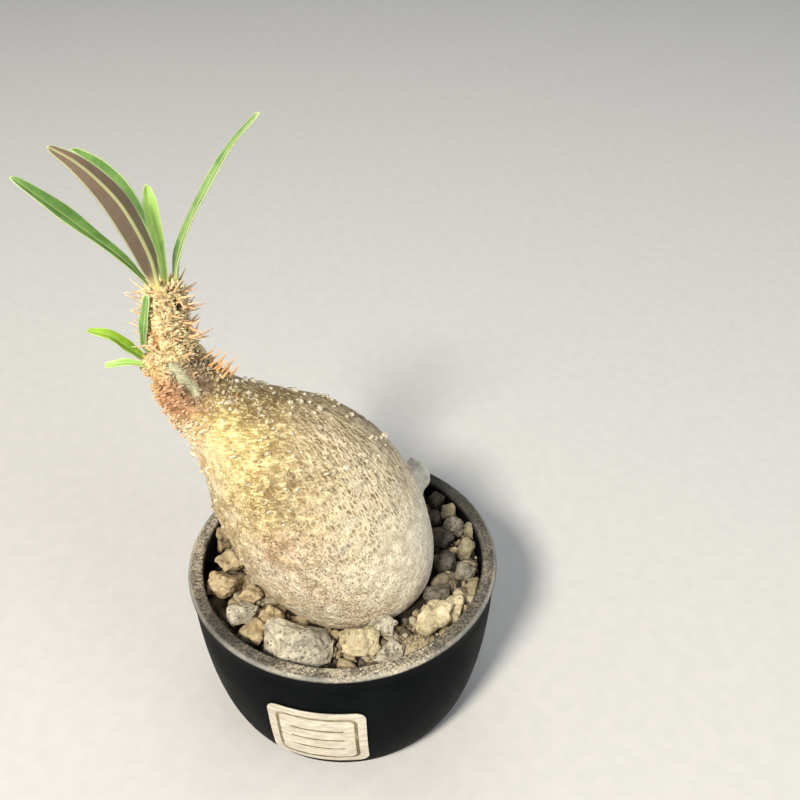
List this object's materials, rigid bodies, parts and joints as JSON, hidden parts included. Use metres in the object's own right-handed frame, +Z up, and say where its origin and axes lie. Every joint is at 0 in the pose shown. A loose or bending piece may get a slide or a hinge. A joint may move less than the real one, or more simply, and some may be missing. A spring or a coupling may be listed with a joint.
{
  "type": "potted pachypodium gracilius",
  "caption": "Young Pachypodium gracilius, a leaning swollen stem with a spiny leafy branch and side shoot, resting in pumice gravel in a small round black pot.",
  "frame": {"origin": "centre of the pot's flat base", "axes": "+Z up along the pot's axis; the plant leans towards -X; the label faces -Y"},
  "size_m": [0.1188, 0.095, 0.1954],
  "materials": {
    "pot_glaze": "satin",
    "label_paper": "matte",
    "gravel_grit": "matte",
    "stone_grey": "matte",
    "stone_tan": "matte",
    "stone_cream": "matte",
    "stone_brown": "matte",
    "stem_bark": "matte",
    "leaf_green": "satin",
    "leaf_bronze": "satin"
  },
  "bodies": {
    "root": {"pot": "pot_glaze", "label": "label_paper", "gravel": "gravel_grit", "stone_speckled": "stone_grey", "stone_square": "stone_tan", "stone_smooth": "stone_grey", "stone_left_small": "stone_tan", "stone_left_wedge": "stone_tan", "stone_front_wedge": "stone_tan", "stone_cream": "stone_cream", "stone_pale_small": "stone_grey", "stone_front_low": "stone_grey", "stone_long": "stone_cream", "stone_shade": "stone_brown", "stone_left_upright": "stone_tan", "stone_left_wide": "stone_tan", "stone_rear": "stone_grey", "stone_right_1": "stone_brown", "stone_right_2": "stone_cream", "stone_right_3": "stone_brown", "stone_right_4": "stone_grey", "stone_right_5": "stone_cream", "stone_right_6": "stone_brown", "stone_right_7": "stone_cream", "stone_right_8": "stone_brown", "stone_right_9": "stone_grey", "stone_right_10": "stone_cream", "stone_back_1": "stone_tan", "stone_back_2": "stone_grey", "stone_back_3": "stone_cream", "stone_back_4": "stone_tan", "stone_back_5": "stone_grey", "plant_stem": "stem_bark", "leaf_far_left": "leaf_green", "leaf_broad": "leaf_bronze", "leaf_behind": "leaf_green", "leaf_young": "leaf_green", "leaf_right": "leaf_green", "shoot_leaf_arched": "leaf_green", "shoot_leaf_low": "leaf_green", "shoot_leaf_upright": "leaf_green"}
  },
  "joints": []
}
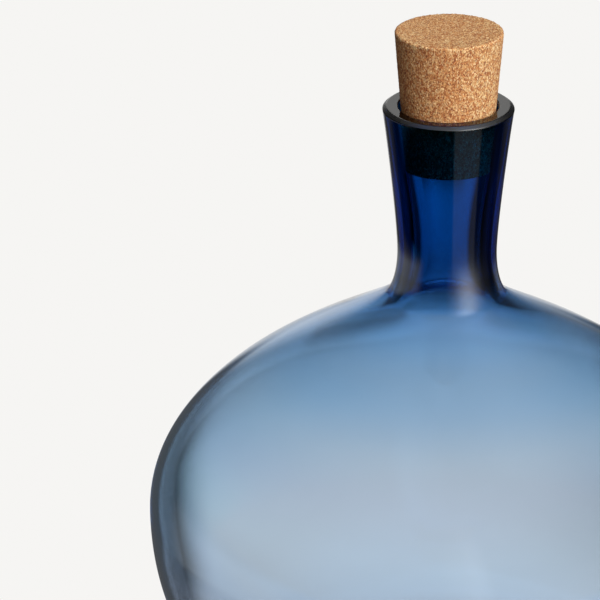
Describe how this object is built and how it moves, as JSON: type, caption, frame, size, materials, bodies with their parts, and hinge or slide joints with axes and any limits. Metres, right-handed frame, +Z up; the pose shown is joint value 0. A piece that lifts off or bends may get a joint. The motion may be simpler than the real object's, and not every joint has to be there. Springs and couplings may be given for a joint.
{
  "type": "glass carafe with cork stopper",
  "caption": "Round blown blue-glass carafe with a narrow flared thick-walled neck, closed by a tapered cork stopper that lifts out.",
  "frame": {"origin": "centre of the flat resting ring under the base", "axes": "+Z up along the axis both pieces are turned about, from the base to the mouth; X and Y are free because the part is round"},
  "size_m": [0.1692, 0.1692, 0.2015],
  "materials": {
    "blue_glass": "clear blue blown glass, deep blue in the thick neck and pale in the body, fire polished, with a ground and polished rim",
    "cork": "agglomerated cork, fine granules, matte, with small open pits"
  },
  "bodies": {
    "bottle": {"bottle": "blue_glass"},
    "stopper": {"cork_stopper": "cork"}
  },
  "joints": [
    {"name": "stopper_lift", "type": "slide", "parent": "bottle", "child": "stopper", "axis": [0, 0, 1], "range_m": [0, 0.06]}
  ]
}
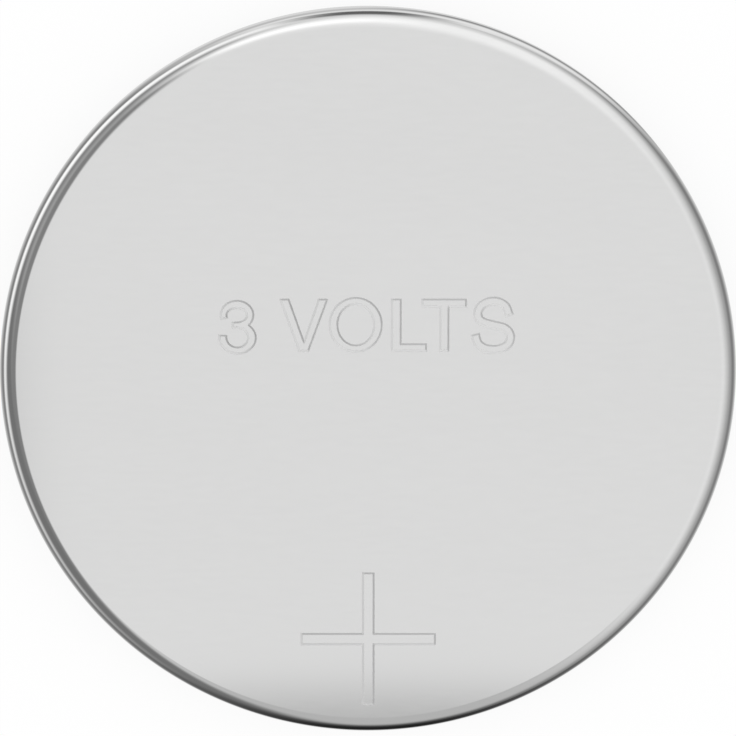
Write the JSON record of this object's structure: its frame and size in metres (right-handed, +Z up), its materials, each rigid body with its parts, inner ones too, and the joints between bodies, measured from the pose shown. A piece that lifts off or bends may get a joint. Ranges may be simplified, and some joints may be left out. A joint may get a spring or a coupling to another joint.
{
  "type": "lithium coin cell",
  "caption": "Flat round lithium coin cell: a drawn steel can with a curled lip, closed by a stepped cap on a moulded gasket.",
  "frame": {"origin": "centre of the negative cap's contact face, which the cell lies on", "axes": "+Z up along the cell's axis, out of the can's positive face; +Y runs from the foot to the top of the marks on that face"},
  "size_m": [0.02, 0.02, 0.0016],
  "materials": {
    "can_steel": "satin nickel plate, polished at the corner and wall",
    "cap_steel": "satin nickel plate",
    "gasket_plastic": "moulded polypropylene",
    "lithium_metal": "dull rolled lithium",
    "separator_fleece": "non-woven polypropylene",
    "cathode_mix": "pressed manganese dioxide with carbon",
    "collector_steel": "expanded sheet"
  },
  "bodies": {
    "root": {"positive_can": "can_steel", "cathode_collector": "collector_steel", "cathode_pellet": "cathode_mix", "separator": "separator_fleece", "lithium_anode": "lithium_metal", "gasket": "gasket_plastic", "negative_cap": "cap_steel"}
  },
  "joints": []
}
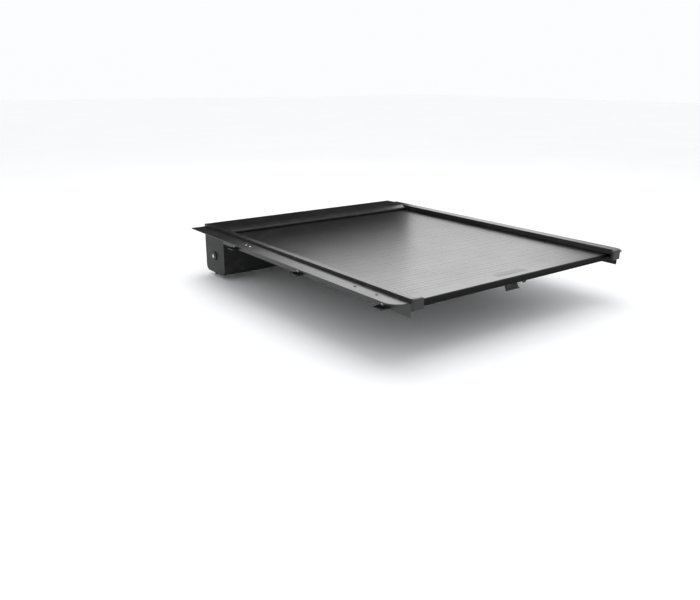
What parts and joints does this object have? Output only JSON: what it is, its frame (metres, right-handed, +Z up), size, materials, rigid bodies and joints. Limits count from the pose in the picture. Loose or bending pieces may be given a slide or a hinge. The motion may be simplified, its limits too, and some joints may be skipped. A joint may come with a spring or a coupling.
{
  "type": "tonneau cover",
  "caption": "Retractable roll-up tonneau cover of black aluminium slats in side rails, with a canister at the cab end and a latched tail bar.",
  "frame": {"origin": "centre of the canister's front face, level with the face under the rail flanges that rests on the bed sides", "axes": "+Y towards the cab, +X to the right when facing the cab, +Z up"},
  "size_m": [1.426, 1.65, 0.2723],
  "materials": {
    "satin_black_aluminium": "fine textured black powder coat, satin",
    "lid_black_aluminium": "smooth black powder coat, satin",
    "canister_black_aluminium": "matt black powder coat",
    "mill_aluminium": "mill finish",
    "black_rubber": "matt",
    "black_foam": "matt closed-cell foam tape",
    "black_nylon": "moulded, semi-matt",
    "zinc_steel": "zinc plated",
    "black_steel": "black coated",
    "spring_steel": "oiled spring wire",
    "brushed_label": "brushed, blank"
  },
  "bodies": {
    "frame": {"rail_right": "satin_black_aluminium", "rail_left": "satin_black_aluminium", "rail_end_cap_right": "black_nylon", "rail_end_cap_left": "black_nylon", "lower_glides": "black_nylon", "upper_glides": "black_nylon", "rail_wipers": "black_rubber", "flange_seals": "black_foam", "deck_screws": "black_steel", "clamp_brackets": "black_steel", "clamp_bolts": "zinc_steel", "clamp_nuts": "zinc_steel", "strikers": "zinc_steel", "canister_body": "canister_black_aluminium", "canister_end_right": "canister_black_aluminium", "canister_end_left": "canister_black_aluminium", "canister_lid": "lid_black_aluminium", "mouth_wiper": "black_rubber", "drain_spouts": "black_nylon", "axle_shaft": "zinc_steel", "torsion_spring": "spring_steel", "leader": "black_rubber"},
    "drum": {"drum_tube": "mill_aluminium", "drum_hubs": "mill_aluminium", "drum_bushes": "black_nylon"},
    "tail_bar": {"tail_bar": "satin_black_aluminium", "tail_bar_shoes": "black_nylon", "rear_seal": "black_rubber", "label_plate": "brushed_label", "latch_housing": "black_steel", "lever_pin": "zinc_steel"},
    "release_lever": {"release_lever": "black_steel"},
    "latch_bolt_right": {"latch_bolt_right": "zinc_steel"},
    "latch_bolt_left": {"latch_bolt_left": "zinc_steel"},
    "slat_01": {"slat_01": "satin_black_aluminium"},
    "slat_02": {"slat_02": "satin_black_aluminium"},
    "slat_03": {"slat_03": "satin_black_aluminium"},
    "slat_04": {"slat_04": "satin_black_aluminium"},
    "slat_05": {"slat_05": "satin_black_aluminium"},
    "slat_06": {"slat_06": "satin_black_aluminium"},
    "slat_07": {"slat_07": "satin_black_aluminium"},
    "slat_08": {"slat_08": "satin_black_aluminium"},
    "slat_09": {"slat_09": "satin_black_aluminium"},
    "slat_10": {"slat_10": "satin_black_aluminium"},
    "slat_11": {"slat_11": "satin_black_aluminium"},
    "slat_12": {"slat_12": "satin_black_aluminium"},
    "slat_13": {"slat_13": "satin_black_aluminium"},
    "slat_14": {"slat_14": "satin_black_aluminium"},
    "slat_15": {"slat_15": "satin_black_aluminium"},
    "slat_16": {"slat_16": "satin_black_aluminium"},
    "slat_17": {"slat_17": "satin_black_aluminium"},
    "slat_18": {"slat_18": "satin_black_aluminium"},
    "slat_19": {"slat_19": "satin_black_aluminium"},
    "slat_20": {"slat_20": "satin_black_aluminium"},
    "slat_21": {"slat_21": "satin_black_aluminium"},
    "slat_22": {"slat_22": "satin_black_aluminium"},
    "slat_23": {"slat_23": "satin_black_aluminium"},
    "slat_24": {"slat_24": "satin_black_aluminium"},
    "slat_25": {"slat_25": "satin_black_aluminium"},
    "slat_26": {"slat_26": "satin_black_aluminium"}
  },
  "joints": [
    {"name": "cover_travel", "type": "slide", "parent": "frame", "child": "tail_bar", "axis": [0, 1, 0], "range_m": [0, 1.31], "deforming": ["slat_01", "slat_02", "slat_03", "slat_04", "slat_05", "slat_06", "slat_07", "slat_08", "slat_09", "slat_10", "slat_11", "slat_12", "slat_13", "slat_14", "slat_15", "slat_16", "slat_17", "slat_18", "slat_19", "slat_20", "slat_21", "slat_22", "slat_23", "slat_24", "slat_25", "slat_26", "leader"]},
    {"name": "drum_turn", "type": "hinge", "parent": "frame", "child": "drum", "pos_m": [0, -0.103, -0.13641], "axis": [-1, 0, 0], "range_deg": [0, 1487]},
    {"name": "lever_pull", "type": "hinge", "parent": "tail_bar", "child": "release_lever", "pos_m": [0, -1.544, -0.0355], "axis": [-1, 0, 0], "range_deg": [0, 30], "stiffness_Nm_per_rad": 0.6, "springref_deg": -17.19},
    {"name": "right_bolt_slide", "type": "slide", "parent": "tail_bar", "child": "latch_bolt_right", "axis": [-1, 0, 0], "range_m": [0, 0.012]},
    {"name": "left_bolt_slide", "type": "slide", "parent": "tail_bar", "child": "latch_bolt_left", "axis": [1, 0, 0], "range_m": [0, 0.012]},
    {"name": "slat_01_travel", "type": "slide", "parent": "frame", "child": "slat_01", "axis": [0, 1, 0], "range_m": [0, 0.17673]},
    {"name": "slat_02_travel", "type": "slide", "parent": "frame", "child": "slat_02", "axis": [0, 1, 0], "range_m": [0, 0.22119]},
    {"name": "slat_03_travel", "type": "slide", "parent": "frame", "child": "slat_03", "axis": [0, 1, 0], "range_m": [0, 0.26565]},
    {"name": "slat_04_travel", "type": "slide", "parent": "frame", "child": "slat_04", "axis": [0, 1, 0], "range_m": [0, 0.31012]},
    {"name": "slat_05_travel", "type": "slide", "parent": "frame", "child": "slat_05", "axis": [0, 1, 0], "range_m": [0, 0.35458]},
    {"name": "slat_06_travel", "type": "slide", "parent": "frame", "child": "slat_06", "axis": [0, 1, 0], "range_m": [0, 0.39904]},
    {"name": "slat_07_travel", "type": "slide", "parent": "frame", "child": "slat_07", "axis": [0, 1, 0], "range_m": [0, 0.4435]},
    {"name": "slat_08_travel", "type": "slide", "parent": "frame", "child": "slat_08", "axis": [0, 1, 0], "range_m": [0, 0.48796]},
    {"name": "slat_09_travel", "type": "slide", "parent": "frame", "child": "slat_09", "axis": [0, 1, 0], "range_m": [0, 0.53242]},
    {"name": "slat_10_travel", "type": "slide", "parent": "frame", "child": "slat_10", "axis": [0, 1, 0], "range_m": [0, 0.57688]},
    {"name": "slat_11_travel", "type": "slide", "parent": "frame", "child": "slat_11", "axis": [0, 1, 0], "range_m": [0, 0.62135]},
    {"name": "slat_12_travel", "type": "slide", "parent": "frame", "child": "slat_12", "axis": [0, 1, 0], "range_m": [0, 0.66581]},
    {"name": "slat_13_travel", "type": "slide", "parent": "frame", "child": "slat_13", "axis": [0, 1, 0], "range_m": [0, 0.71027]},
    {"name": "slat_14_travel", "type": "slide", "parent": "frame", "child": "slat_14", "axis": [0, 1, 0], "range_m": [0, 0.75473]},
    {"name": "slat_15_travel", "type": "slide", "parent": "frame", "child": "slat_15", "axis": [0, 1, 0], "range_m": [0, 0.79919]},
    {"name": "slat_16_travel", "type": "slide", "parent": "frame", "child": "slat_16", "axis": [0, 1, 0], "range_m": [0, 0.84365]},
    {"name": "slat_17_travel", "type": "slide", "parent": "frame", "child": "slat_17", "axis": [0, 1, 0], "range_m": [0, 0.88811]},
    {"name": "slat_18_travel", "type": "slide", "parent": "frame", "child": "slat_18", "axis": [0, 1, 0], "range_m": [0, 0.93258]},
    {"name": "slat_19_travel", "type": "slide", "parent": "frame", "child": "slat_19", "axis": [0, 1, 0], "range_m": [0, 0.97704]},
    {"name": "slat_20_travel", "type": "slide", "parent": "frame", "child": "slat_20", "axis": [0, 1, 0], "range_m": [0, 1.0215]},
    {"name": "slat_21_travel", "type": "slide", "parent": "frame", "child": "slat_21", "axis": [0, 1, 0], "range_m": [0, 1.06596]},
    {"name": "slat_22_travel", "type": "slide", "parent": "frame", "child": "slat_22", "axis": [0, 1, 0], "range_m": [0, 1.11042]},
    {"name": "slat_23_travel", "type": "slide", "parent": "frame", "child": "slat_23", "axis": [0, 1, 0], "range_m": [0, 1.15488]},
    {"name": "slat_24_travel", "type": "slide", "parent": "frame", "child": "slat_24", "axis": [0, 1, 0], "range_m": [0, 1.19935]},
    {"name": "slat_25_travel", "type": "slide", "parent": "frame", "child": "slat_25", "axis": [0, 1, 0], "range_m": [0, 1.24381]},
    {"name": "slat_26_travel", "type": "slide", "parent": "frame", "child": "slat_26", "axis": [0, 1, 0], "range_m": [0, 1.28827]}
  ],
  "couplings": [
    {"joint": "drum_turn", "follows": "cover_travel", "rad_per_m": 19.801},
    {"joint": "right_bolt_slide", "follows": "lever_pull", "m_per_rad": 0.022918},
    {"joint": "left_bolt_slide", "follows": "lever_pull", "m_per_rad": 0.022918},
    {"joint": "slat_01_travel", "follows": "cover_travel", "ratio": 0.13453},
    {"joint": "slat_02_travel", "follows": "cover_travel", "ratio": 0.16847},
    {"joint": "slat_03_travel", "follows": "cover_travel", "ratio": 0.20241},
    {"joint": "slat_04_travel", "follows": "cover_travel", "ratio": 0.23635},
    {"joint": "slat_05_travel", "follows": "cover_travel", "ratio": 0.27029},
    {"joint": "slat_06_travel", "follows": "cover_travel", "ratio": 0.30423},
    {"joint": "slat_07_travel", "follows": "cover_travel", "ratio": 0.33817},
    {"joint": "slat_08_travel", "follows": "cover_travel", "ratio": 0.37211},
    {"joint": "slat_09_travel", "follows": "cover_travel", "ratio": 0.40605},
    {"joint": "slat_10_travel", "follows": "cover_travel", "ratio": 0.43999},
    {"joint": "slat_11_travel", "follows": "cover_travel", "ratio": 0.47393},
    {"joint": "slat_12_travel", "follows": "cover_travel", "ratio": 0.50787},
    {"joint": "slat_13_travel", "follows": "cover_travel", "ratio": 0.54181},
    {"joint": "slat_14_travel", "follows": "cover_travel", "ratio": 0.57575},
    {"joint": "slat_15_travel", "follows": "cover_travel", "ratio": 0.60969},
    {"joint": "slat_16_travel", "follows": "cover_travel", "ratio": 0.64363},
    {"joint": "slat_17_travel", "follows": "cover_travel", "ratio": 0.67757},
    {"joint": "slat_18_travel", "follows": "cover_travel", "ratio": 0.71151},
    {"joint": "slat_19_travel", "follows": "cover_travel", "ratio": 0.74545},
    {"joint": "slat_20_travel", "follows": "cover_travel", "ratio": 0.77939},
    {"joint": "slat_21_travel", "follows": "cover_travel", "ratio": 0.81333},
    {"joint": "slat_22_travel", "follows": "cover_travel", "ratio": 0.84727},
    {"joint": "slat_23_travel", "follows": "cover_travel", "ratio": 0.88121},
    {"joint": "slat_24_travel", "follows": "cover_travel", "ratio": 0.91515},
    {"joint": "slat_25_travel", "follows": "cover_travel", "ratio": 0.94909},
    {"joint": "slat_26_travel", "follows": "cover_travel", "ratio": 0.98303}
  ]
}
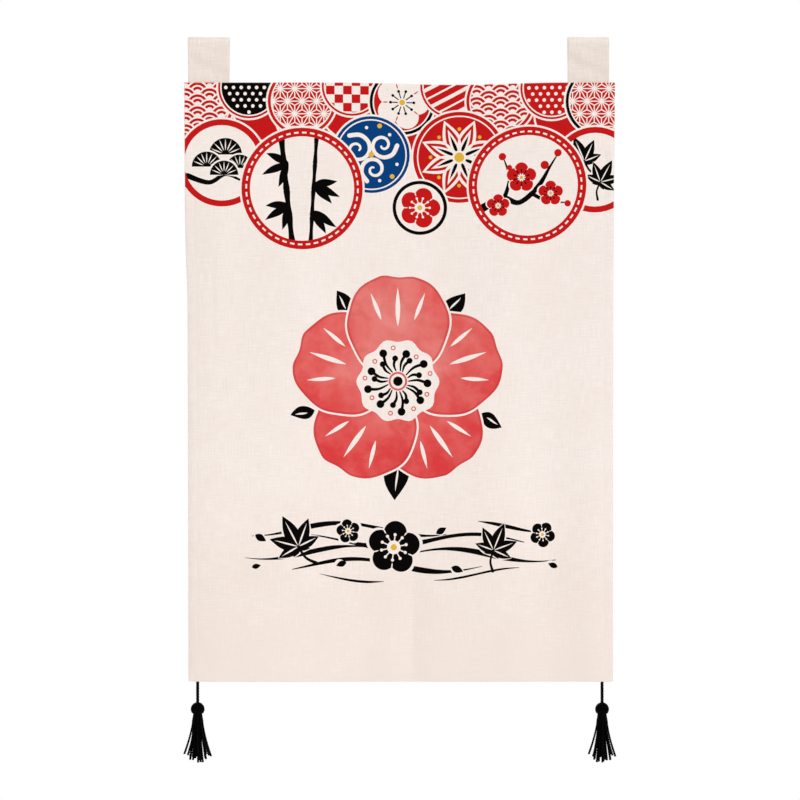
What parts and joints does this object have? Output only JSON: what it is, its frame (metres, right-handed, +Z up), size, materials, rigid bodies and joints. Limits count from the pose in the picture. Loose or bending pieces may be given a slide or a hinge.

• WRITTEN INSTRUCTION:
What is the number of lines in the records that contain the string "bends"? Give only that number.

• EXERCISE ANSWER:
2